La schiavitù, pertanto, non è solo un aspetto del colonialismo, ma una sua componente fondamentale, inseparabile dalla crescita del commercio mondiale.
Anche secondo lo storico Eric Williams, nel suo libro "Capitalismo e schiavitù", la schiavitù non è stata solo una conseguenza del colonialismo, ma piuttosto un elemento chiave nel processo di accumulazione del capitale.
La sua analisi storica della relazione tra la schiavitù e la crescita economica britannica suggerisce che la prosperità della Gran Bretagna durante il periodo coloniale fosse profondamente radicata nello sfruttamento dei corpi degli schiavi africani nelle Americhe.
Williams sostiene che la schiavitù abbia fornito non solo i beni di consumo necessari per il mercato europeo, ma anche il capitale investito nella Rivoluzione Industriale.
Questa relazione ha creato un ciclo di accumulazione in cui la domanda di beni coloniali ha alimentato il bisogno di manodopera schiavile, e viceversa.
Pertanto, il capitalismo occidentale si è sviluppato su basi che sono state, in larghissima parte, sostenute dal colonialismo e dalla tratta transatlantica degli schiavi.
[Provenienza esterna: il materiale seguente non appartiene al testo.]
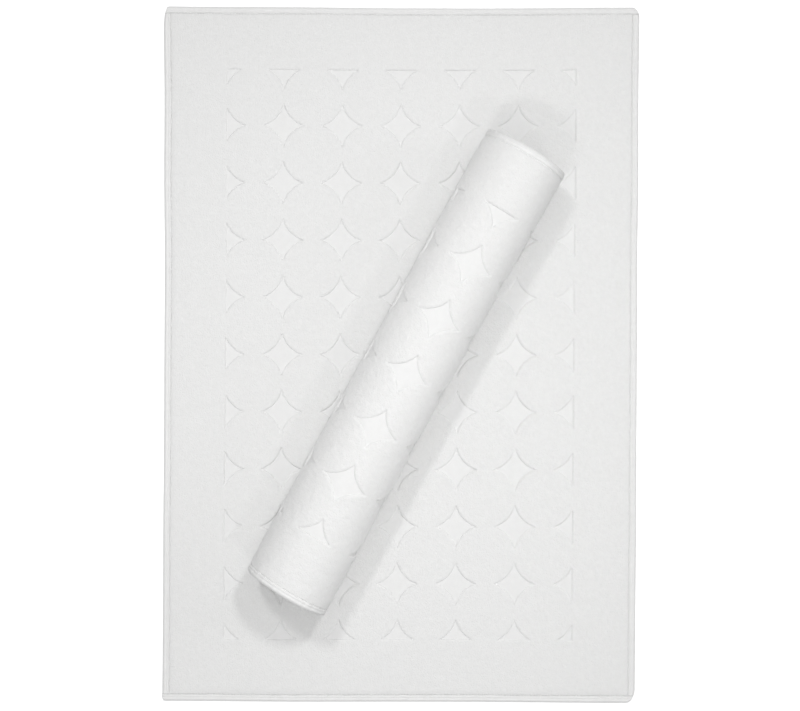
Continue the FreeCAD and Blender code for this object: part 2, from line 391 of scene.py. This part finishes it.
def cell_height(across, along):
    """Floor of a flat-woven cell, drawn down a little where the pile begins."""
    inward = np.clip(-cell_distance(across, along) / CELL_RIM_WIDTH, 0, 1)
    uneven = CELL_UNEVENNESS * noise(across, along, size=7, seed=24)
    return CELL_TOP - CELL_CRUSH + CELL_RIM_DIP * inward + uneven


# ---- flat triangulations, in cloth coordinates ----

def evenly(low, high, spacing):
    """Numbers from low to high, both included, about spacing apart."""
    return np.linspace(low, high, max(1, round(abs(high - low) / spacing)) + 1)


def arc(centre, radius, start, end):
    """Points round an arc, both ends included."""
    angle = evenly(start, end, RING_SPACING / radius)
    return np.stack([centre[0] + radius * np.cos(angle), centre[1] + radius * np.sin(angle)], axis=1)


def line(start, end):
    """Points along a straight line, both ends included."""
    share = evenly(0, math.dist(start, end), RING_SPACING)[:, None] / math.dist(start, end)
    return np.array(start) * (1 - share) + np.array(end) * share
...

Alfred Crosby, nel suo libro "Imperialismo ecologico", introduce una chiave di lettura innovativa sulle interconnessioni tra colonialismo e capitalismo, attraverso la lente dell'ecologia.
Lo storico dell'ambiente sostiene che l'impatto del colonialismo sugli ecosistemi sia stato potenziato dall'espansione delle pratiche capitalistiche.
Gli imperi coloniali non hanno solo sfruttato il lavoro di schiavi e colonizzati, ma hanno anche alterato gli ecosistemi locali per il proprio tornaconto economico.
Crosby analizza come l'introduzione di colture non native e di specie esotiche, insieme alla deforestazione, abbia trasformato gli ecosistemi locali in modi che hanno avuto effetti devastanti a lungo termine.
Questa "ecologia coloniale" dimostra come l'industrializzazione e il rapporto tra società e natura siano stati influenzati dalle pratiche commerciali e coloniali che hanno messo in moto cicli di sfruttamento delle risorse e della manodopera.
Il filosofo della Martinica Malcolm Ferdinand in "Un'ecologia decoloniale" approfondisce ulteriormente il concetto di ecologia coloniale presentando un approccio critico al problema della crisi attuale.
Ferdinand esamina come le strutture coloniali di potere continuino a manifestarsi nelle dinamiche economiche moderne, suggerendo che per affrontare la crisi ecologica sia necessario intraprendere un processo di decolonizzazione del pensiero, delle pratiche e delle politiche.
L'autore ritiene che la comprensione delle intersezioni tra razzismo, colonialismo e crisi ecologica permetta di sviluppare risposte più giuste ed eque.
La sua analisi sottolinea l'importanza di ascoltare le voci delle comunità indigene, non solo per integrare le loro conoscenze nel dibattito ecologico, ma per evidenziare la necessità di un cambiamento radicale rispetto al modo in cui pensiamo e agiamo riguardo all'ambiente.
L'analisi delle interconnessioni tra 
colonialismo, commercio mondiale e capitalismo dimostra l'urgenza di ripensare le nostre narrazioni storiche.
Ogni opera citata contribuisce a una comprensione più profonda di come questi fenomeni siano intrecciati non solo nel passato, ma anche nel presente.
La perdurante eredità del colonialismo si manifesta non solo attraverso la storia economica, ma anche nelle dinamiche ecologiche.
In un'epoca di crescente interdipendenza globale, è fondamentale affrontare queste questioni per promuovere un futuro più equo e giusto.

Bibliografia

- Ghosh, Amitav (2022) "La maledizione della noce moscata".
- Mintz, Sidney (1985) "Storia dello zucchero".
- Williams, Eric (1944) "Capitalismo e schiavitù".
- Crosby, Alfred W. (1986) "Imperialismo ecologico".
- Ferdinand, Malcom (2019) "Un'ecologia decoloniale".